举了两个例子。可以看到一问题有10个答案。这里只列举了两个，其实看那个 image id，一个图片大概可以有五个问题，那么综合起来，每个图片有 5*10=50 个问答场景。

2、问题示例

{"image_id": 458752, "question": "What is this photo taken looking through?", "question_id": 458752000}, {"image_id": 458752, "question": "What position is this man playing?", "question_id": 458752001}, {"image_id": 458752, "question": "What color is the players shirt?", "question_id": 458752002}, {"image_id": 458752, "question": "Is this man a professional baseball player?", "question_id": 458752003},

图像id，问题caption，以及问题id。

3、图像示例

{"file_name": "abstract_v002_train2015_000000011779.png", "image_id": 11779, "height": 400, "url": "http://visualqa.org/data/abstract_v002/scene_img/img/11779.png", "width": 700}, {"file_name": "abstract_v002_train2015_000000005536.png", "image_id": 5536, "height": 400, "url": "http://visualqa.org/data/abstract_v002/scene_img/img/5536.png", "width": 700}, {"file_name": "abstract_v002_train2015_000000016949.png", "image_id": 16949, "height": 400, "url": "http://visualqa.org/data/abstract_v002/scene_img/img/16949.png", "width": 700}, {"file_name": "abstract_v002_train2015_000000019949.png", "image_id": 19949, "height": 400, "url": "http://visualqa.org/data/abstract_v002/scene_img/img/19949.png", "width": 700},

图像文件的name，图像id，图像的地址url，以及长和宽等信息

4、互补对齐列表示例

[158307014, 254204008], [158307013, 89462005], [472405000, 79224002]

两个问题的id。
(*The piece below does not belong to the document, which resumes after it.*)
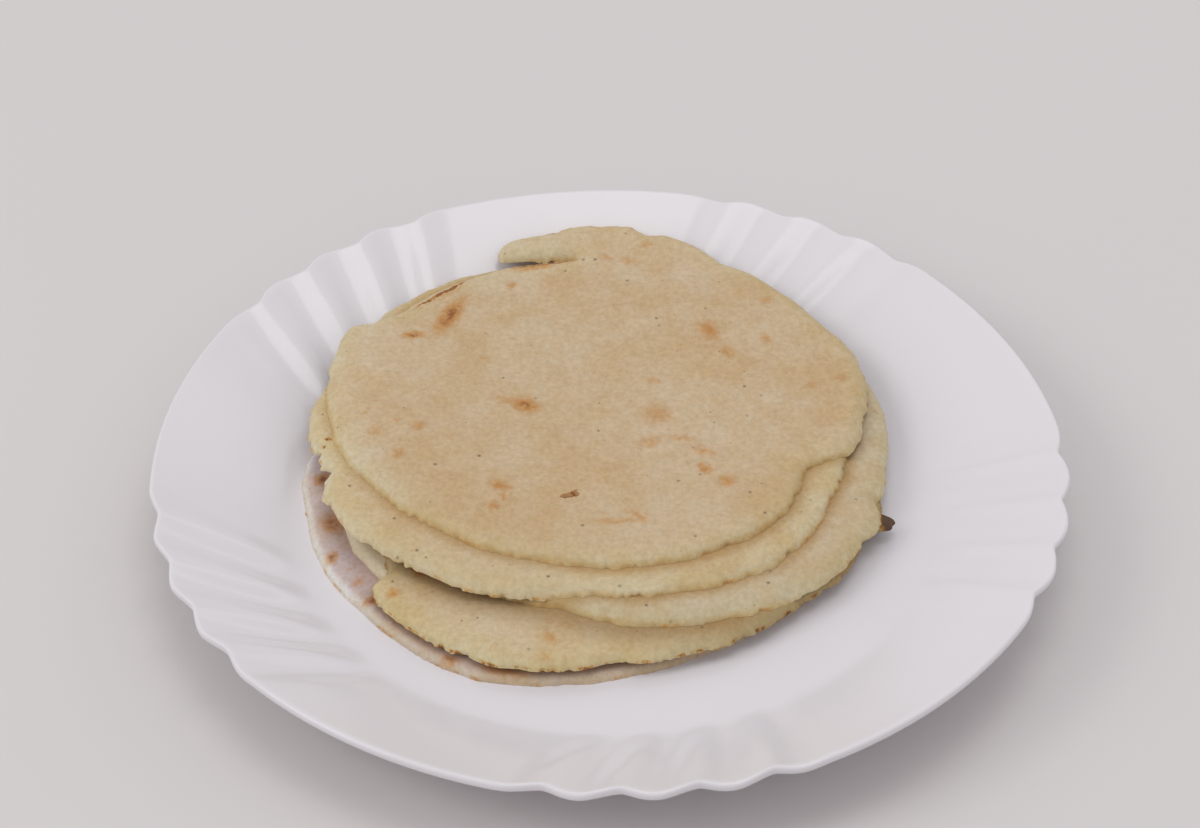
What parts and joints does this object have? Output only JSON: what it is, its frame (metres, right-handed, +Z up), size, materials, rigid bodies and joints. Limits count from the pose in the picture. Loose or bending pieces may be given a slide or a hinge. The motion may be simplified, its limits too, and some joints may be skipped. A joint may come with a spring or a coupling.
{
  "type": "stack of corn tortillas on a plate",
  "caption": "Stack of thin round flatbreads of maize dough, lightly toasted, lying askew on one another in a white glass dinner plate with a fluted rim.",
  "frame": {"origin": "on the table under the middle of the plate", "axes": "+Z up; the stack is looked at from -Y, with +X to the right"},
  "size_m": [0.2508, 0.2507, 0.0247],
  "materials": {
    "opal_glass": "gloss",
    "tortilla_1_crumb": "matte",
    "tortilla_2_crumb": "matte",
    "tortilla_3_crumb": "matte",
    "tortilla_4_crumb": "matte",
    "tortilla_5_crumb": "matte",
    "tortilla_6_crumb": "matte"
  },
  "bodies": {
    "root": {"plate": "opal_glass", "tortilla_1": "tortilla_1_crumb", "tortilla_2": "tortilla_2_crumb", "tortilla_3": "tortilla_3_crumb", "tortilla_4": "tortilla_4_crumb", "tortilla_5": "tortilla_5_crumb", "tortilla_6": "tortilla_6_crumb"}
  },
  "joints": []
}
这个是由于存在当两个不同的图片伴相同的问题，但是有着不同的答案的场景。

具体地示例展示

训练流程

以ALBEF算法中VQA流程的为例

1、image 送入 encoder，然后与 question token（量化后的）一起送入Multimodal Encoder（这里 text encoder也一起包含其中了，区分就是Bert的前6层与后6层，以及多模态使用cross attention 层）

2、将 answer 的 token ，上面得到的question state 送入decoder，跟据Bert的流程去计算损失。

BERT在第一句前会加一个[CLS]标志，最后一层该位对应向量可以作为整句话的语义表示（即句子embedding），从而用于下游的分类任务等。与文本中已有的其它词相比，这个无明显语义信息的符号会更“公平”地融合文本中各个词的语义信息，从而更好的表示整句话的语义。